● **WHAT YOU ARE ASKED TO DO**
Read the lines that follow and tally those with the word "this"; give the number and nothing else.

● **Modeling code records**
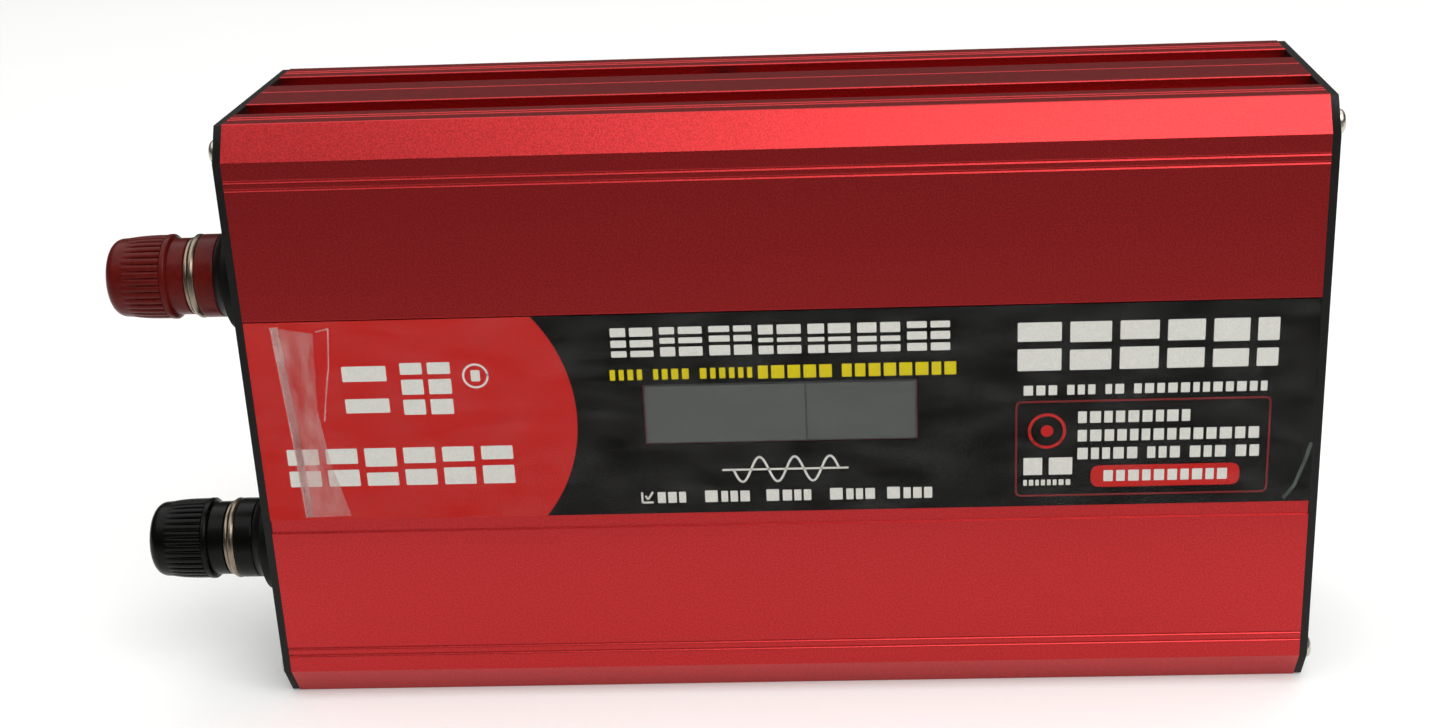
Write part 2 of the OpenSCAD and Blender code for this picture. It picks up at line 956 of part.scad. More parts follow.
// Threaded stud through the end plate.
module post_stud(i) {
    color("#c9ab6a")
        at_post(i)
            bar_x(-ring_end - stud_reach, plate_thickness + stud_inside, stud_r);
}

// Black flange that insulates the post from the end plate.
module post_flange(i) {
    color("#141414")
        at_post(i)
            turned()
                polygon([
                    [spigot_r + fit, 0],
                    [flange_r, 0],
                    [flange_r, flange_rim],
                    [collar_r + 0.3, flange_end],
                    [spigot_r + fit, flange_end]
                ]);
}

// Moulded collar whose spigot passes through the flange and the plate.
module post_collar(i) {
    at_post(i)
        turned() {
            ring_profile(flange_end, collar_end, stud_r + fit, collar_r);
            ring_profile(-plate_thickness, flange_end + 0.5, stud_r + fit, spigot_r);
        }
}

module contact_ring(i) {
    color("#d8c8a8")
        at_post(i)
            turned()
                ring_profile(collar_end, ring_end, stud_r + fit, collar_r + 0.1);
}

module clamp_washer(i) {
    color("#d8c8a8")
        at_post(i)
            turned()
                ring_profile(washer_start, washer_start + washer_thickness, stud_r + running, washer_r);
}

// Section of the knob's turned core: neck, raised ring and closed end with a round edge.
module knob_section() {
    edge_y = knob_end - knob_edge_r;
    core_r = knob_r - flute_r - 0.3;
    ring_profile(knob_start, skirt_start + 0.5, 0, neck_r);
    ring_profile(skirt_start, grip_start, 0, knob_r + 0.2);
    ring_profile(grip_start - 0.5, edge_y + 0.5, 0, core_r);
    ring_profile(edge_y - 0.5, edge_y, 0, knob_tip_r);
    ring_profile(edge_y - 0.5, knob_end, 0, knob_tip_r - knob_edge_r);
    translate([knob_tip_r - knob_edge_r, edge_y])
        intersection() {
            circle(knob_edge_r);
            square(knob_edge_r);
        }
}

// Outline of the knob's fluted grip.
module grip_outline() {
    difference() {
        circle(knob_r);
        for (k = [0 : flute_count - 1])
            rotate(k * 360 / flute_count)
                translate([knob_r + flute_r * 0.45, 0])
                    circle(flute_r);
    }
}

module knob(i) {
    at_post(i)
        difference() {
            union() {
                turned()
                    knob_section();
                rotate([0, -90, 0])
                    translate([0, 0, grip_start - 0.3])
                        linear_extrude(knob_end - knob_edge_r - grip_start)
                            grip_outline();
            }
            bar_x(-knob_end + knob_cap, -knob_start + past, stud_r + running);
        }
}

// Crimped lug on the stud: a flat ring with a barrel for the cable.
module cable_lug(i) {
    color("#c08a4a")
        difference() {
            union() {
                translate([0, post_y, post_heights[i]])
                    bar_x(-lug_start, -lug_end, lug_r);
                translate([-lug_start, post_y, post_heights[i] - barrel_r])
                    cube([lug_thickness, barrel_start - post_y + 1, 2 * barrel_r]);
                translate([barrel_x, 0, post_heights[i]])
                    bar_y(barrel_start, barrel_end, barrel_r);
            }
            translate([0, post_y, post_heights[i]])
                bar_x(-lug_start - past, -lug_end + past, stud_r + fit);
            translate([barrel_x, 0, post_heights[i]])
                bar_y(barrel_start + 1.5, barrel_end + past, cable_r + fit);
        }
}

// Battery cable from its lug to the main board.
module battery_cable(i) {
    z = post_heights[i];
    wire([
        [barrel_x, barrel_start + 2, z],
        [barrel_x, barrel_end + lug_barrel - 2, z],
        [board_left + 8, barrel_end + 12, z],
        [board_left + 8, board_offset, z]
    ], cable_r);
}

module post_nuts() {
    color("silver")
        for (z = post_heights)
            translate([0, post_y, z])
                difference() {
                    translate([-lug_end, 0, 0])
                        rotate([0, 90, 0])
                            cylinder(h = nut_height, r = nut_flats / sqrt(3), $fn = 6);
                    bar_x(-lug_end - past, -nut_end + past, stud_r + fit);
                }
}

module post_inner_washers() {
    color("#2a2a2a")
        for (z = post_heights)
            translate([0, post_y, z])
                difference() {
                    bar_x(-half_length, -lug_start, inner_washer_r);
                    bar_x(-half_length - past, -lug_start + past, stud_r + fit);
                }
}

// Places children on the fan's axis.
module at_fan() {
    translate([0, fan_offset, mid_height])
        children();
}

module fan_frame() {
    color("#1a1b1c")
        at_fan() {
            along_x(-half_length, fan_inner)
                difference() {
                    rounded_rect(fan_size, fan_size, 3);
                    circle(duct_r);
                    at_fan_screws()
                        circle(screw_r + running);
                }
            along_x(fan_inner - strut_depth, fan_inner) {
                circle(hub_r);
                for (turn = [0 : 120 : 240])
                    rotate(turn)
                        translate([0, -1.5])
                            square([duct_r + 0.5, 3]);
            }
            bar_x(impeller_outer + 1, fan_inner - 1, shaft_r);
        }
}

module fan_impeller() {
    color("#222426")
        at_fan()
            difference() {
                union() {
                    bar_x(impeller_outer, impeller_inner, hub_r);
                    intersection() {
                        bar_x(impeller_outer + 0.3, impeller_inner - 0.3, duct_r - impeller_gap);
                        for (k = [0 : blade_count - 1])
                            rotate([k * 360 / blade_count, 0, 0])
                                translate([(impeller_outer + impeller_inner) / 2, 0, 0])
                                    rotate([0, 0, blade_angle])
                                        translate([-fan_depth, -blade_thickness / 2, 0])
                                            cube([2 * fan_depth, blade_thickness, duct_r]);
                    }
                }
                bar_x(impeller_outer + 0.7, impeller_inner + past, shaft_r + running);
            }
}

module fan_screws() {
    color("silver")
        at_fan()
            for (sy = [-1, 1], sz = [-1, 1])
                translate([-plate_outer, sy * (fan_size / 2 - fan_screw_inset), sz * (fan_size / 2 - fan_screw_inset)])
                    pan_screw(fan_depth + plate_thickness - 1, screw_r, screw_head_r - 0.4, screw_head_h - 0.6);
}

// Pin holes of the mains socket, in Y and Z around its centre.
module pin_holes() {
    for (s = [-1, 1])
        translate([s * pin_spacing / 2, -5])
            rounded_rect(pin_hole_width, pin_hole_height, 1);
    translate([0, 9])
        rounded_rect(pin_hole_height + 0.4, pin_hole_width + 1, 1);
}

module mains_socket() {
    color("#202224")
        translate([0, 0, socket_z])
            difference() {
                union() {
                    along_x(plate_outer, plate_outer + socket_face)
                        rounded_rect(socket_size, socket_size, 4);
                    along_x(half_length - socket_depth, plate_outer + 0.5)
                        rounded_rect(socket_body(), socket_body(), 3);
                }
                along_x(plate_outer + socket_face - pin_hole_depth, plate_outer + socket_face + past)
                    pin_holes();
            }
}

// Live, neutral and earth wires from the main board to the socket.
module mains_wires() {
    back = half_length - socket_depth;
    bend_x = back - mains_wire_pitch * 1.75;
    color("saddlebrown")
        for (i = [-1, 0, 1])
            let (y = i * mains_wire_pitch, z = socket_z + y / 2)
                wire([[back, y, z], [bend_x, y, z], [bend_x, board_offset, z]], mains_wire_r);
}

// Frame of the rocker switch with the pocket that the rocker tilts in.
module switch_frame() {
    pocket_h = switch_height - 2 * switch_border;
    pocket_w = switch_width - 2 * switch_border;
    color("#1c1d1e")
        translate([0, switch_offset, switch_z])
            difference() {
                union() {
                    along_x(plate_outer, plate_outer + switch_rim)
                        rounded_rect(switch_width, switch_height, 2);
                    along_x(half_length - switch_depth, plate_outer + 0.5)
                        square([switch_body_w(), switch_body_h()], center = true);
                }
                along_x(plate_outer - 12, plate_outer + switch_rim + past)
                    square([pocket_w, pocket_h], center = true);
                translate([rocker_pivot_x, 0, 0])
                    bar_y(-pocket_w / 2 - 0.7, pocket_w / 2 + 0.7, rocker_pin_r + running);
            }
}

// Rocker with a hollow top, tilted to its off side, on two pivot pins.
module switch_rocker() {
    pocket_w = switch_width - 2 * switch_border;
    width = pocket_w - 0.6;
    color("#0e0e0e")
        translate([rocker_pivot_x, switch_offset, switch_z])
            rotate([0, rocker_tilt, 0]) {
                along_y(-width / 2, width / 2)
                    polygon([
                        [-5, -rocker_half / 2],
                        [2, -rocker_half],
                        [7, -rocker_half],
                        [4.6, 0],
                        [7, rocker_half],
                        [2, rocker_half],
                        [-5, rocker_half / 2]
                    ]);
                bar_y(-pocket_w / 2 - 0.5, pocket_w / 2 + 0.5, rocker_pin_r);
            }
}

module usb_socket() {
    inner_w = usb_width - 2 * usb_wall;
    inner_h = usb_height - 2 * usb_wall;
    color("silver")
        translate([0, -usb_offset, usb_z])
            difference() {
                along_x(plate_outer - usb_depth, plate_outer + 0.6)
                    square([usb_width, usb_height], center = true);
                along_x(plate_outer - usb_depth + 2, plate_outer + 0.6 + past)
                    square([inner_w, inner_h], center = true);
            }
}

// Round indicator light with a domed end.
module indicator_light(y) {
    translate([0, y, lights_z]) {
        bar_x(half_length - 4, plate_outer + 0.6, light_r);
        translate([plate_outer + 0.6, 0, 0])
            intersection() {
                sphere(light_r);
                bar_x(-0.2, light_r + past, light_r);
            }
    }
}

front_shell();
rear_shell();
battery_end_plate();
mains_end_plate();
end_plate_screws();
clamp_screws();
front_label();
protective_film();
display_window();
display_cell();
display_board();
display_ribbon();
main_board();
driver_board();
fuses();
transformer_core(transformer_x);  // transformer_core_left
transformer_core(transformer_x + transformer_spacing);  // transformer_core_right
transformer_winding(transformer_x);  // transformer_winding_left
transformer_winding(transformer_x + transformer_spacing);  // transformer_winding_right
output_choke_core();
output_choke_winding();
input_capacitor(-1);  // input_capacitor_1
input_capacitor(0);  // input_capacitor_2
input_capacitor(1);  // input_capacitor_3
bus_capacitor(-1);  // bus_capacitor_1
bus_capacitor(1);  // bus_capacitor_2
input_transistors();
output_transistors();
input_insulator();
output_insulator();
input_clamp_bar();
output_clamp_bar();
post_stud(0);  // red_post_stud
post_flange(0);  // red_post_flange
color("#6a2018") post_collar(0);  // red_post_collar
contact_ring(0);  // red_contact_ring
clamp_washer(0);  // red_clamp_washer
color("#6a2018") knob(0);  // red_knob
cable_lug(0);  // red_cable_lug
color("darkred") battery_cable(0);  // red_battery_cable
post_stud(1);  // black_post_stud
post_flange(1);  // black_post_flange
color("#0e100c") post_collar(1);  // black_post_collar
contact_ring(1);  // black_contact_ring
clamp_washer(1);  // black_clamp_washer
color("#0e100c") knob(1);  // black_knob
cable_lug(1);  // black_cable_lug
color("#181818") battery_cable(1);  // black_battery_cable
post_nuts();
post_inner_washers();
fan_frame();
fan_impeller();
fan_screws();
mains_socket();
mains_wires();
switch_frame();
switch_rocker();
usb_socket();
color("limegreen") indicator_light(light_places()[0]);  // power_light
color("crimson") indicator_light(light_places()[1]);  // fault_light
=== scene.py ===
"""Power inverter in a red extruded case: the pieces that give it its looks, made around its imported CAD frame.

The file is laid out as an add-on: property groups hold the sizes and colours, an operator makes each group
of pieces, and a panel lists the operators. Everything is in metres; sizes written in millimetres end in * MM.
"""

import json
import math
import random

import bmesh
import bpy
from bpy.props import FloatProperty, FloatVectorProperty, IntProperty, PointerProperty
from mathutils import Matrix, Vector


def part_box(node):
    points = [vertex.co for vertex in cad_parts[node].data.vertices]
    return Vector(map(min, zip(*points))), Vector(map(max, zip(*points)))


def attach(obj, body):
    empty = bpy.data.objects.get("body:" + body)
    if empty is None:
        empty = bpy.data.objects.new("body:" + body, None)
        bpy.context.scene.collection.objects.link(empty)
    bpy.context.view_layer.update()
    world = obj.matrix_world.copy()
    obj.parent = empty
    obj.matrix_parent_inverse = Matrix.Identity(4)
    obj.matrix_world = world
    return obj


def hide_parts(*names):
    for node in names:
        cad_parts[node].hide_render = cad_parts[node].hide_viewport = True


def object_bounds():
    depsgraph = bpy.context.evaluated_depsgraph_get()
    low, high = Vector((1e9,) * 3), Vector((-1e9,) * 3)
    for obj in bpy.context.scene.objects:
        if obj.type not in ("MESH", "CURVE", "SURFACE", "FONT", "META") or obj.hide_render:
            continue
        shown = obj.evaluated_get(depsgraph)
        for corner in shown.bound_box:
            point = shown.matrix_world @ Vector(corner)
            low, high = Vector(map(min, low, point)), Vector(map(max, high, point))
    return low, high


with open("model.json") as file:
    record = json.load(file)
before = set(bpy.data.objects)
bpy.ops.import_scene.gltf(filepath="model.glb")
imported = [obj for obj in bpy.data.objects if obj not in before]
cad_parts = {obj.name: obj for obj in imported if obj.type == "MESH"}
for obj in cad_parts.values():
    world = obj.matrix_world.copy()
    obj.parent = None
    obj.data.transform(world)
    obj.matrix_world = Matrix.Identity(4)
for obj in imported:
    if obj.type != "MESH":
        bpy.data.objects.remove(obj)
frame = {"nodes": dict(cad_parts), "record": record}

bl_info = {
    "name": "Power Inverter",
    "version": (1, 0, 0),
    "blender": (4, 5, 0),
    "location": "View3D > Sidebar > Inverter",
    "description": "Makes the finished pieces of a power inverter around its CAD frame",
    "category": "Object",
}

MM = 0.001
NODES = frame["nodes"]
SLOTS = {part["node"]: part["material_slot"] for part in frame["record"]["subparts"]}
BODIES = {node: body for body, nodes in frame["record"]["behaviour"]["bodies"].items() for node in nodes}
CAD_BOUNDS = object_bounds()
CASE_LOW, CASE_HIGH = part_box("front_shell")
LABEL_LOW, LABEL_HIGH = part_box("front_label")
FILM_LOW, FILM_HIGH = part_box("protective_film")
POSTS = ("red", "black")


def linear(code):
    """A #RRGGBB colour as linear red, green and blue."""
    parts = [int(code[i : i + 2], 16) / 255 for i in (1, 3, 5)]
    return [p / 12.92 if p <= 0.04045 else ((p + 0.055) / 1.055) ** 2.4 for p in parts]


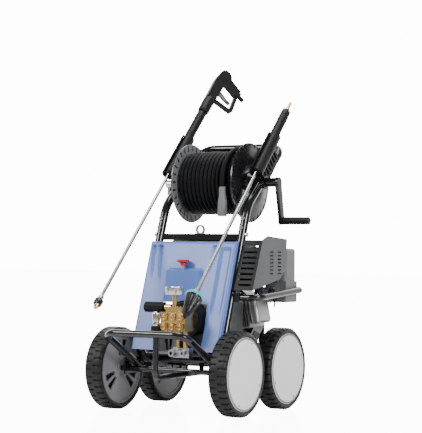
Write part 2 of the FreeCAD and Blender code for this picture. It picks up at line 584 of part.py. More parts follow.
fins = [pipe((PUMP_X, HEAD_BACK_Y + 10 + 11 * k, PUMP_Z), Y, 67, 60, 4) for k in range(6)]
nodes["pump_crankcase"] = fused([case_p] + fins)
gauge = turned([(0, 0), (0, GAUGE_R - 2), (2, GAUGE_R), (24, GAUGE_R), (28, GAUGE_R - 1.5),
                (28, GAUGE_R - 4), (14, GAUGE_R - 4), (14, 0)], (GAUGE_X, GAUGE_Y, GAUGE_Z), Z)
NEEDLE_PIN_R = 1.5
gauge = gauge.fuse(rod((GAUGE_X, GAUGE_Y, GAUGE_Z + 13), Z, NEEDLE_PIN_R, 7))
window = rod((GAUGE_X, GAUGE_Y, GAUGE_Z + 23), Z, GAUGE_R - 4, 2.5)
nodes["pressure_gauge"] = group([gauge.removeSplitter(), window])
needle = pipe((GAUGE_X, GAUGE_Y, GAUGE_Z + 16), Z, 4, NEEDLE_PIN_R + RUN_FIT, 2)
needle = needle.fuse(box(GAUGE_X - 24, GAUGE_X - 3, GAUGE_Y - 1, GAUGE_Y + 1, GAUGE_Z + 16, GAUGE_Z + 17.2))
nodes["gauge_needle"] = needle.removeSplitter()
knob_x = GAUGE_X - 36 - GAP
KNOB_L = 80.0
KNOB_R = 20.0
eight = []
for k in range(8):
    turn = pi * (k + 0.5) / 4
    eight.append(V(knob_x, GAUGE_Y - 4 + KNOB_R * cos(turn), KNOB_AX_Z + KNOB_R * sin(turn)))
nodes["unloader_knob"] = Part.Face(Part.makePolygon(eight + eight[:1])).extrude(V(-KNOB_L, 0, 0))
FILTER_X = PUMP_X - HEAD_HALF - 18.0
FILTER_Y = HEAD_FRONT_Y - 3.0
bowl = rod((FILTER_X, FILTER_Y, 312), Z, 13, 52)
collar_f = rod((FILTER_X, FILTER_Y, 294), Z, 17, 18)
link = rod((FILTER_X + 4, FILTER_Y + 9, 330), X, 5, PUMP_X - HEAD_HALF - FILTER_X - 4)
nodes["inlet_filter"] = group([bowl.fuse(link).removeSplitter(), collar_f])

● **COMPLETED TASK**
2